While looking at the trailer for Alfonso Cuarón's critically acclaimed new film, Gravity (2013), I couldn't help but be reminded of De Palma's own much ridiculed and critically derided film and of this sequence in particular.  The images from Cuarón film are suitably stirring, but they lack any real sense of character or depth.  I've seen these images before in countless other science-fiction movies released during the last five years.  I know how these images are created and this makes the impact, at least on first appearances, less startling and less unique.

Gravity [Alfonso Cuarón, 2013]:

There is a coldness to this particular look; the high-contrast, monochromatic sheen of digital cinematography, devoid of imperfection, but also of colour and character.  Every Hollywood science-fiction film features this same imagery, creating a uniform that is both conservative and safe.  Combined with the now perfunctory use of CGI - where the majority of the film is constructed by shooting individual elements in front of a green screen - the viewer is left with something that looks closer to virtual-reality; in other words, inherently fake.  Of course it looks fake because it is.  There's nothing fundamentally wrong with that - old fashioned film techniques such as rear-screen projection, miniatures and the use of men in rubber costumes also looked fake, again, because they were - but it's also less tangible and less believable as a result.  Even with the old-fashioned, pre-digital "movie magic", we were still seeing something that existed before the camera.  Whether it was a small-scale replica of downtown Tokyo or a man dressed as Godzilla, it was still something real.

The modern approach of a film like Gravity is cinema created not in front of a camera but in front of a monitor; not filmed but rendered; a collaboration between man and machine.  Again, this isn't necessarily a criticism or even a mark against these films, which are ultimately more animation than live-action, but it is the difference between a hand drawn sketch and something created using Adobe Photoshop.  There is something physical about the former.  The feeling of a genuine moment captured on the page, in the lines and impressions of the pencil, the age of the paper, etc.  I think the same is true of this more physical form of cinema, which now seems archaic.  This scene - this dance of bodies in motion - occurred, and the camera was there to record it.  It transcends narrative function.  It's an interlude, though one filled with feeling; a small moment that reminds us of the poetry of the moving image; again, that notion of "pure cinema", whatever that means.

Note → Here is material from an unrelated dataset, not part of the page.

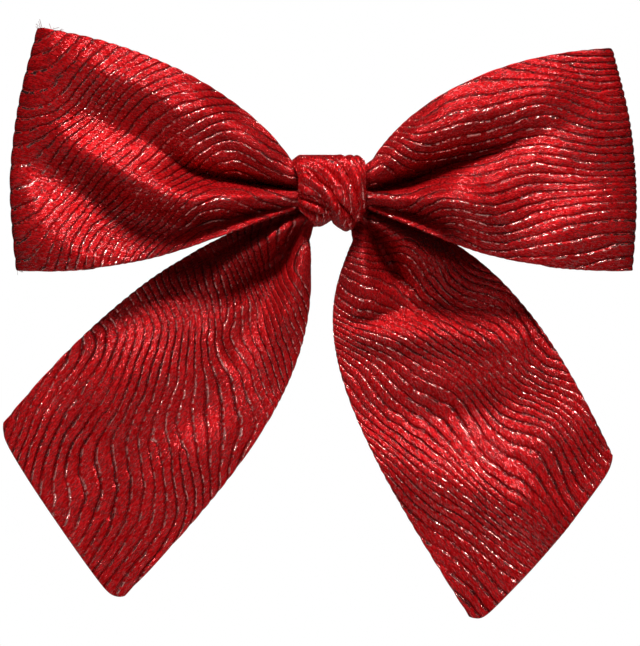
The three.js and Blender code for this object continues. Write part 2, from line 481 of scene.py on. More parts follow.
def blend_colors(tree, share, first, second):
    """A mix of two colours."""
    node = tree.nodes.new("ShaderNodeMix")
    node.data_type = "RGBA"
    put(tree, node.inputs["Factor"], share)
    put(tree, node.inputs[6], first)
    put(tree, node.inputs[7], second)
    return node.outputs[2]


def bump(tree, height, distance, normal=None):
    """A Bump node's normal, for a height from 0 to 1 that stands distance metres tall."""
    node = tree.nodes.new("ShaderNodeBump")
    node.inputs["Distance"].default_value = distance
    put(tree, node.inputs["Height"], height)
    if normal is not None:
        put(tree, node.inputs["Normal"], normal)
    return node.outputs["Normal"]


# %% The ribbon
THREAD = 0.0005  # metres from thread to thread
RED_FLAT = (0.33, 0.002, 0.003, 1)
# RED_CREASE is painted shade: the dark red drawn into the crinkle lines.
RED_CREASE = (0.045, 0.0004, 0.001, 1)
RED_METAL = (0.56, 0.012, 0.015, 1)
GLINT = (0.97, 0.4, 0.36, 1)
CREASE_DEPTH, WEAVE_DEPTH = 0.0007, 0.00005  # metres
THREAD_TILT, SPARK_TILT, DASH_TILT = 0.08, 0.12, 0.42  # how far a cell's normal leans
WORN_SCALE, DASH_SCALE = 60.0, 420.0


def cell_noise(tree, vector, scale):
    """Random colour of each cell."""
    node = tree.nodes.new("ShaderNodeTexVoronoi")
    node.inputs["Scale"].default_value = scale
    put(tree, node.inputs["Vector"], vector)
    return node.outputs["Color"]


def line_masks(tree):
    """Masks round a crinkle line: the cloth away from it, the line itself, and the lip past it."""
    cosine, sine = (tree.nodes.new("ShaderNodeAttribute") for _ in range(2))
    cosine.attribute_name, sine.attribute_name = "line_cos", "line_sin"
    angle = calc(tree, "ARCTAN2", sine.outputs["Fac"], cosine.outputs["Fac"])
    from_line = calc(tree, "DIVIDE", calc(tree, "ABSOLUTE", angle), math.pi)
    below_line = calc(tree, "DIVIDE", angle, math.pi)
    flat = soft_range(tree, from_line, 0.0, 0.36)
    open_line = soft_range(tree, from_line, 0.0, 0.16)
    past_lip = calc(tree, "SUBTRACT", 1.0, soft_range(tree, below_line, 0.3, 0.5))
    lip = calc(tree, "MULTIPLY", soft_range(tree, below_line, 0.08, 0.18), past_lip)
    return flat, open_line, lip


def weave_height(tree, cloth):
    """The height of two crossed rows of threads."""
    split = tree.nodes.new("ShaderNodeSeparateXYZ")
    put(tree, split.inputs[0], cloth)
    warp = calc(tree, "SINE", calc(tree, "MULTIPLY", split.outputs["X"], 2 * math.pi / THREAD))
    weft = calc(tree, "SINE", calc(tree, "MULTIPLY", split.outputs["Y"], 2 * math.pi / (1.3 * THREAD)))
    return calc(tree, "MULTIPLY", warp, weft)


def cloth_noise(tree, cloth, scale, detail):
    """Noise over the cloth."""
    node = tree.nodes.new("ShaderNodeTexNoise")
    node.inputs["Scale"].default_value = scale
    node.inputs["Detail"].default_value = detail
    put(tree, node.inputs["Vector"], cloth)
    return node.outputs["Fac"]


def thread_cells(tree, cloth):
    """A random colour for each short bit of thread."""
    stretch = tree.nodes.new("ShaderNodeMapping")
    stretch.inputs["Scale"].default_value = (1 / (0.75 * THREAD), 1 / (1.8 * THREAD), 1)
    put(tree, stretch.inputs["Vector"], cloth)
    return cell_noise(tree, stretch.outputs["Vector"], 1.0)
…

Unlike the images from Gravity, I don't know how the effect of De Palma's film was created.  I suspect with the use of a revolving set - similar to the one Stanley Kubrick used in his masterpiece 2001: A Space Odyssey (1968) - but the logistics of it, the use of the physical space, boggles the mind.  Seeing this sequence is as thrilling as seeing the spectacle of the Odessa Steps in Battleship Potemkin (1925), the collapse of the bridge in The General (1926), the fall through the magical mirror in The Blood of a Poet (1932) and more recently in the Bastille Day celebrations of Les amants du Pont-Neuf (1991).  It's not just some CGI extravaganza, but something physical, even 'human.'

That De Palma's effort to put on screen this amazing act of motion as emotion was rejected by critics and mocked by the culture while Cuarón's C.G. imitation of such wonder is being lauded as revolutionary - a real-achievement - is another example of the hypocrisy of film reviewers, who seem to decide, months before a film has even been released, the extent to which they'll hype it as either a success or failure, while never looking beneath the surface, at the ideas of the film, the emotions, or celebrating such an achievement for what it really is.